Output every line below exactly.

□ □ □ □ □

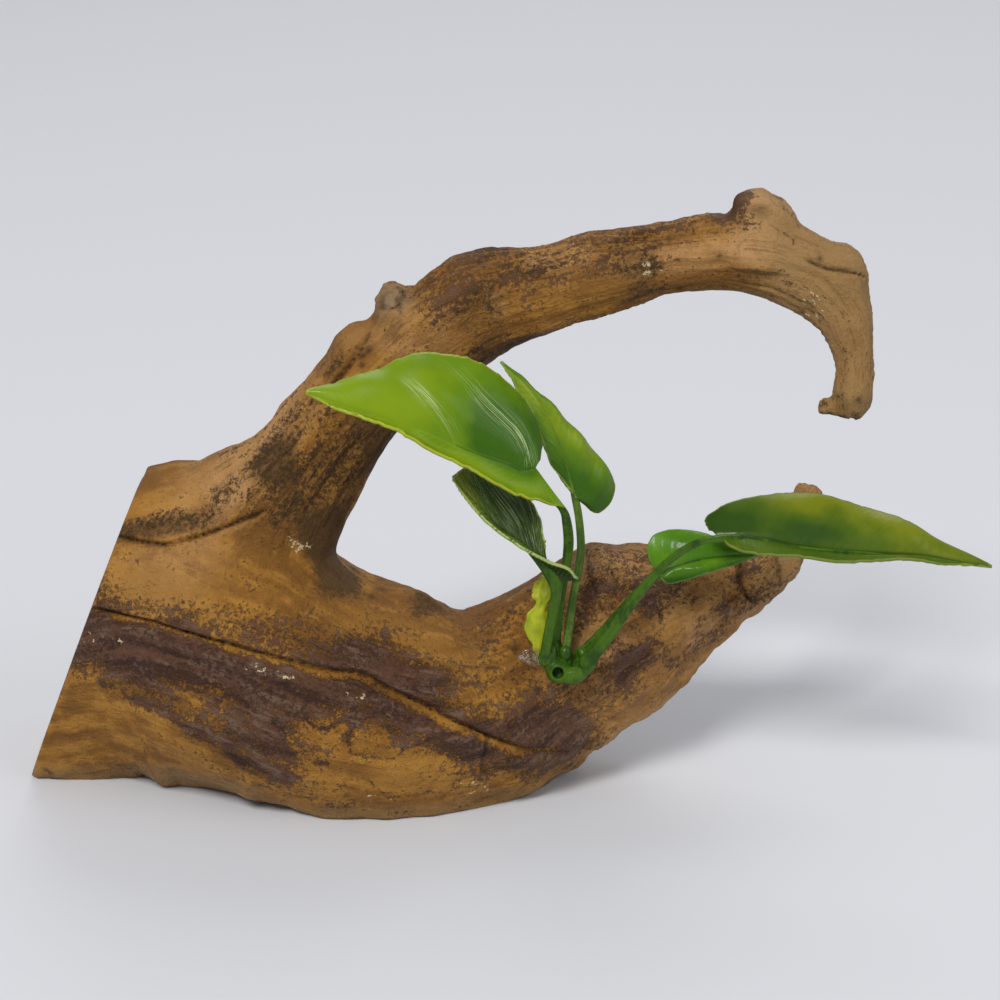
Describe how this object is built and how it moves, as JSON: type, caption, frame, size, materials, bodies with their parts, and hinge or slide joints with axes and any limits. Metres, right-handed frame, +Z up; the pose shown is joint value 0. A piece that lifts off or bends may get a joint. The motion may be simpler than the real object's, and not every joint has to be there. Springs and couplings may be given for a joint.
{
  "type": "resin cave ornament",
  "caption": "Aquarium ornament: cast driftwood log with a hollow end, an arch over a rising root to swim through, and a soft plastic plant on its front.",
  "frame": {"origin": "on the flat underside of the log, near the middle of the patch that rests on the table, 71 mm from the sawn end", "axes": "+X towards the free end of the arch and the tip of the root, +Y away from the side that carries the plant, +Z up"},
  "size_m": [0.2477, 0.0749, 0.1571],
  "materials": {
    "painted_resin": "matt painted, dry-brushed ochre over purple-brown",
    "stem_green": "satin moulded",
    "leaf_green": "glossy moulded, ribbed",
    "leaf_dark": "satin moulded, deeply ribbed",
    "sprig_yellow": "satin moulded",
    "clear_glue": "clear glossy bead"
  },
  "bodies": {
    "ornament": {"driftwood_casting": "painted_resin", "plant_hub": "stem_green", "anchor_peg": "stem_green", "glue_bead": "clear_glue", "sprig": "sprig_yellow"},
    "upper_frond": {"upper_stem": "stem_green", "upper_blade": "leaf_green"},
    "lower_frond": {"lower_stem": "stem_green", "lower_blade": "leaf_dark"},
    "middle_frond": {"middle_stem": "stem_green", "middle_blade": "leaf_green"},
    "long_frond": {"long_stem": "stem_green", "long_blade": "leaf_green"},
    "short_frond": {"short_stem": "stem_green", "short_blade": "leaf_green"}
  },
  "joints": [
    {"name": "upper_frond_bend", "type": "hinge", "parent": "ornament", "child": "upper_frond", "pos_m": [0.0702, -0.0234, 0.0468], "axis": [1, 0, 0], "range_deg": [-3, 4], "stiffness_Nm_per_rad": 0.02},
    {"name": "lower_frond_bend", "type": "hinge", "parent": "ornament", "child": "lower_frond", "pos_m": [0.0673, -0.0274, 0.0454], "axis": [1, 0, 0], "range_deg": [-2, 9], "stiffness_Nm_per_rad": 0.02},
    {"name": "middle_frond_bend", "type": "hinge", "parent": "ornament", "child": "middle_frond", "pos_m": [0.0726, -0.026, 0.0462], "axis": [1, 0, 0], "range_deg": [-6, 3], "stiffness_Nm_per_rad": 0.02},
    {"name": "long_frond_bend", "type": "hinge", "parent": "ornament", "child": "long_frond", "pos_m": [0.0776, -0.0274, 0.0442], "axis": [0.28, 0, -0.96], "range_deg": [-3, 10], "stiffness_Nm_per_rad": 0.02},
    {"name": "short_frond_bend", "type": "hinge", "parent": "ornament", "child": "short_frond", "pos_m": [0.0766, -0.023, 0.0446], "axis": [0.521, 0, -0.8535], "range_deg": [-4, 3], "stiffness_Nm_per_rad": 0.02}
  ]
}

□ □ □ □ □

(Written response)
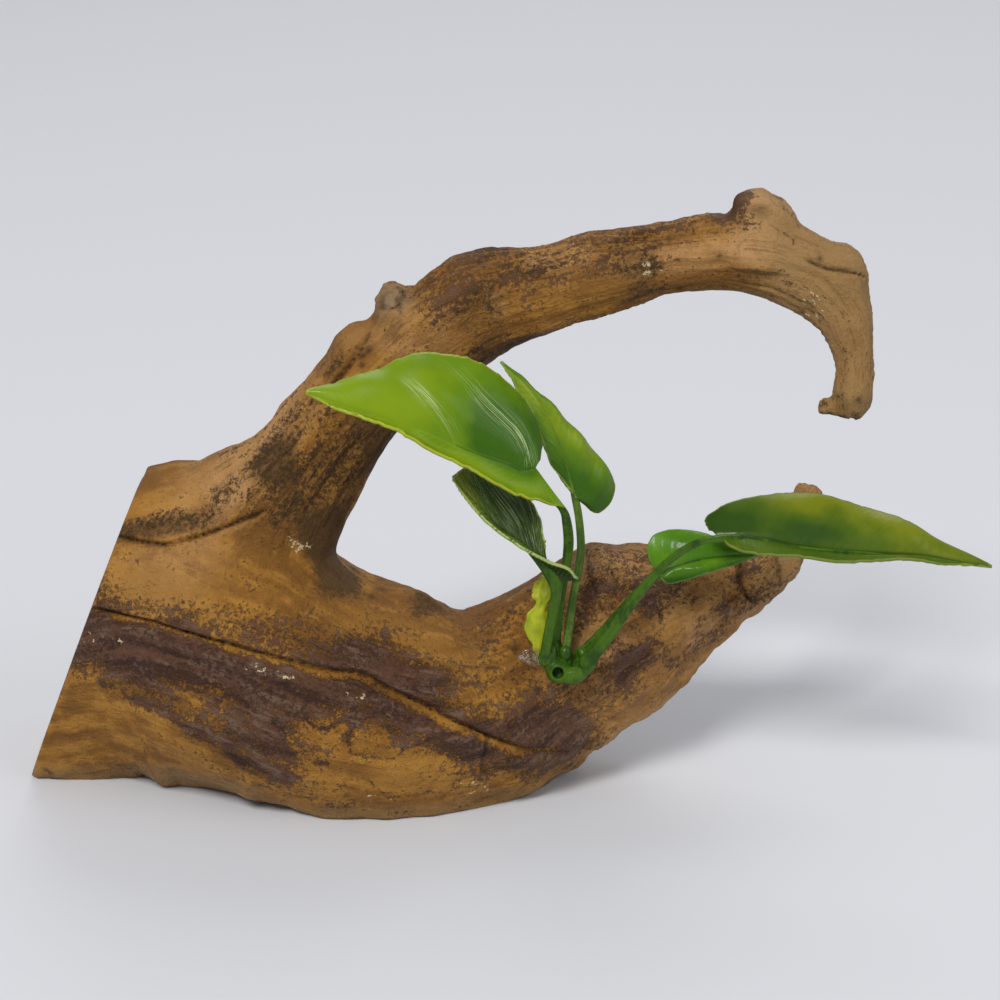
Describe how this object is built and how it moves, as JSON: type, caption, frame, size, materials, bodies with their parts, and hinge or slide joints with axes and any limits. Metres, right-handed frame, +Z up; the pose shown is joint value 0. A piece that lifts off or bends may get a joint. The motion may be simpler than the real object's, and not every joint has to be there. Springs and couplings may be given for a joint.
{
  "type": "resin cave ornament",
  "caption": "Aquarium ornament: cast driftwood log with a hollow end, an arch over a rising root to swim through, and a soft plastic plant on its front.",
  "frame": {"origin": "on the flat underside of the log, near the middle of the patch that rests on the table, 71 mm from the sawn end", "axes": "+X towards the free end of the arch and the tip of the root, +Y away from the side that carries the plant, +Z up"},
  "size_m": [0.2477, 0.0749, 0.1571],
  "materials": {
    "painted_resin": "matt painted, dry-brushed ochre over purple-brown",
    "stem_green": "satin moulded",
    "leaf_green": "glossy moulded, ribbed",
    "leaf_dark": "satin moulded, deeply ribbed",
    "sprig_yellow": "satin moulded",
    "clear_glue": "clear glossy bead"
  },
  "bodies": {
    "ornament": {"driftwood_casting": "painted_resin", "plant_hub": "stem_green", "anchor_peg": "stem_green", "glue_bead": "clear_glue", "sprig": "sprig_yellow"},
    "upper_frond": {"upper_stem": "stem_green", "upper_blade": "leaf_green"},
    "lower_frond": {"lower_stem": "stem_green", "lower_blade": "leaf_dark"},
    "middle_frond": {"middle_stem": "stem_green", "middle_blade": "leaf_green"},
    "long_frond": {"long_stem": "stem_green", "long_blade": "leaf_green"},
    "short_frond": {"short_stem": "stem_green", "short_blade": "leaf_green"}
  },
  "joints": [
    {"name": "upper_frond_bend", "type": "hinge", "parent": "ornament", "child": "upper_frond", "pos_m": [0.0702, -0.0234, 0.0468], "axis": [1, 0, 0], "range_deg": [-3, 4], "stiffness_Nm_per_rad": 0.02},
    {"name": "lower_frond_bend", "type": "hinge", "parent": "ornament", "child": "lower_frond", "pos_m": [0.0673, -0.0274, 0.0454], "axis": [1, 0, 0], "range_deg": [-2, 9], "stiffness_Nm_per_rad": 0.02},
    {"name": "middle_frond_bend", "type": "hinge", "parent": "ornament", "child": "middle_frond", "pos_m": [0.0726, -0.026, 0.0462], "axis": [1, 0, 0], "range_deg": [-6, 3], "stiffness_Nm_per_rad": 0.02},
    {"name": "long_frond_bend", "type": "hinge", "parent": "ornament", "child": "long_frond", "pos_m": [0.0776, -0.0274, 0.0442], "axis": [0.28, 0, -0.96], "range_deg": [-3, 10], "stiffness_Nm_per_rad": 0.02},
    {"name": "short_frond_bend", "type": "hinge", "parent": "ornament", "child": "short_frond", "pos_m": [0.0766, -0.023, 0.0446], "axis": [0.521, 0, -0.8535], "range_deg": [-4, 3], "stiffness_Nm_per_rad": 0.02}
  ]
}